The role of Kagekiyo, a Taira hero from the 12th century
- Date:
- 1952
- Medium:
- Color woodblock print (ōban)
- Source:
- Japanese Art Open Database
Description
This 1952 color woodblock ōban, indexed in the Japanese Art Open Database, depicts an actor in the kabuki role of Taira no Kagekiyo, the twelfth-century warrior whose story is told in the play of the same name and in related works of the aragoto repertoire. Kagekiyo, a Taira loyalist captured after the fall of his clan at the close of the Genpei War, is celebrated in kabuki for the scene in which he refuses to be subdued and tears his way free of his bonds in an explosion of mie-pose theatrical fury. Ueno Tadamasa's design shows the actor in full red kumadori makeup, the costume rendered with the bold, slightly exaggerated linework characteristic of Torii-school [yakusha-e](/glossary/yakusha-e).
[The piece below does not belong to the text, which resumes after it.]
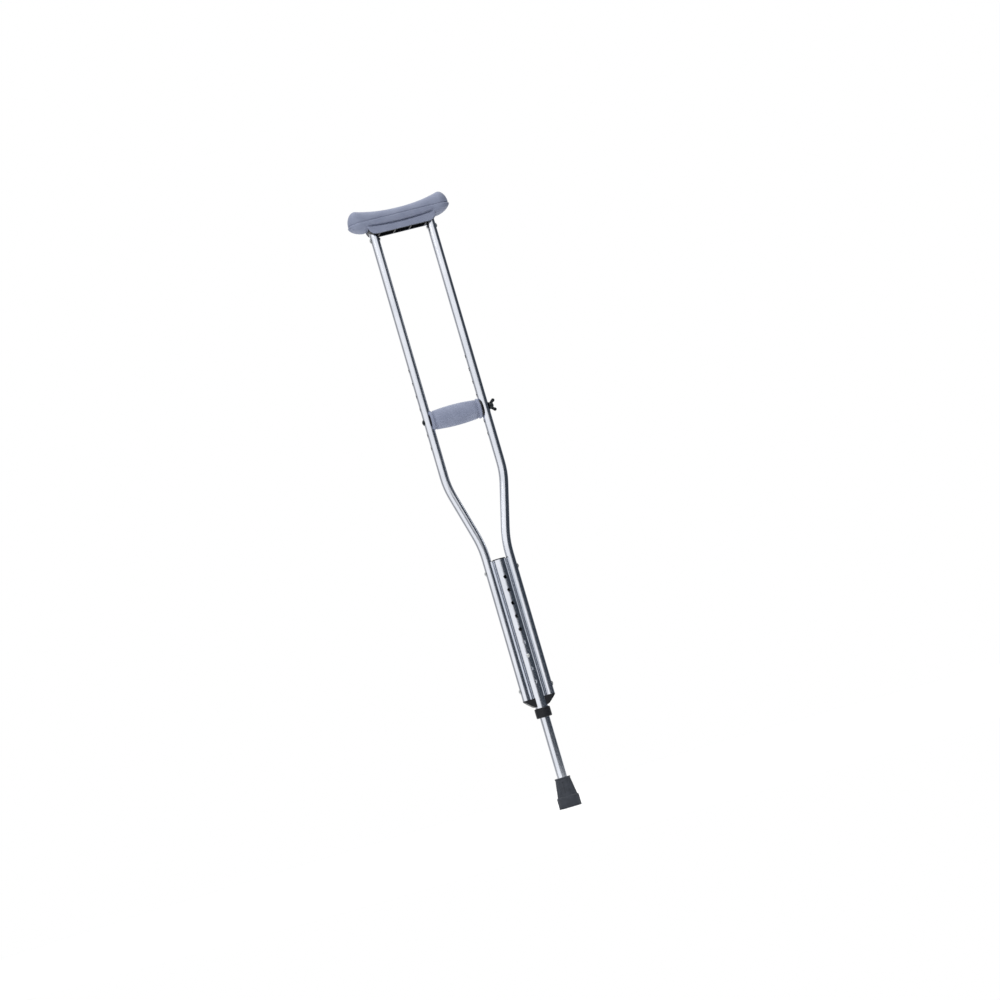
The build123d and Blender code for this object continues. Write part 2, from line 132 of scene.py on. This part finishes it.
# Moulded plastics and rubbers share one recipe: two close tones, a fine grain and an uneven sheen
def mouldedMaterial(name, look):
    material, shader = newMaterial(name)
    tree = material.node_tree
    clouds = wearNoise(tree, look["cloudSize"])
    grain = wearNoise(tree, look["grainSize"], detail=2.0)
    tone = addNode(tree, "ShaderNodeValToRGB", links={"Fac": clouds.outputs["Fac"]},
                   stops=[(noiseSpan["From Min"], toLinear(look["dark"])),
                          (noiseSpan["From Max"], toLinear(look["light"]))])
    low, high = look["roughness"]
    rough = addNode(tree, "ShaderNodeMapRange", {**noiseSpan, "To Min": low, "To Max": high},
                    {"Value": grain.outputs["Fac"]})
    height = look["grainSize"] / 2
    bump = addNode(tree, "ShaderNodeBump", {"Strength": look["grainDepth"], "Distance": height},
                   {"Height": grain.outputs["Fac"]})
    shader.inputs["IOR"].default_value = look["ior"]
    shader.inputs["Specular IOR Level"].default_value = look["sheen"]
    tree.links.new(tone.outputs["Color"], shader.inputs["Base Color"])
    tree.links.new(rough.outputs["Result"], shader.inputs["Roughness"])
    tree.links.new(bump.outputs["Normal"], shader.inputs["Normal"])
    return material


# Foamed vinyl skin: dull, blue-grey, with a soft closed-cell grain
foam = {
    "light": "#868DA2", "dark": "#7A8197", "cloudSize": 0.022,
    "grainSize": 0.0009, "grainDepth": 0.25, "roughness": (0.52, 0.66), "ior": 1.52, "sheen": 0.4,
}
# Injection moulded polypropylene: near black, spark-eroded texture, half matt
polypropylene = {
    "light": "#0E1117", "dark": "#090B10", "cloudSize": 0.015,
    "grainSize": 0.0006, "grainDepth": 0.15, "roughness": (0.34, 0.48), "ior": 1.49, "sheen": 0.3,
}
# Vulcanised rubber: dark slate and dry, with a coarse uneven grain
rubber = {
    "light": "#33373F", "dark": "#282C33", "cloudSize": 0.012,
    "grainSize": 0.0007, "grainDepth": 0.3, "roughness": (0.55, 0.72), "ior": 1.52, "sheen": 0.3,
}
# Turned nylon tube: pale grey, smooth, half matt
nylon = {
    "light": "#B9BABA", "dark": "#ABACAD", "cloudSize": 0.010,
    "grainSize": 0.0008, "grainDepth": 0.1, "roughness": (0.4, 0.5), "ior": 1.53, "sheen": 0.5,
}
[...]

The print belongs to the 1951–1953 Shōkokusha series of kabuki-jūhachiban prints in which Tadamasa documented the canonical roles of the Ichikawa Danjūrō family repertoire. As a record of mid-century kabuki performance and of the Torii school's continuing role as the official painters of Tokyo kabuki, the print is an important twentieth-century example of yakusha-e in the classical Edo tradition.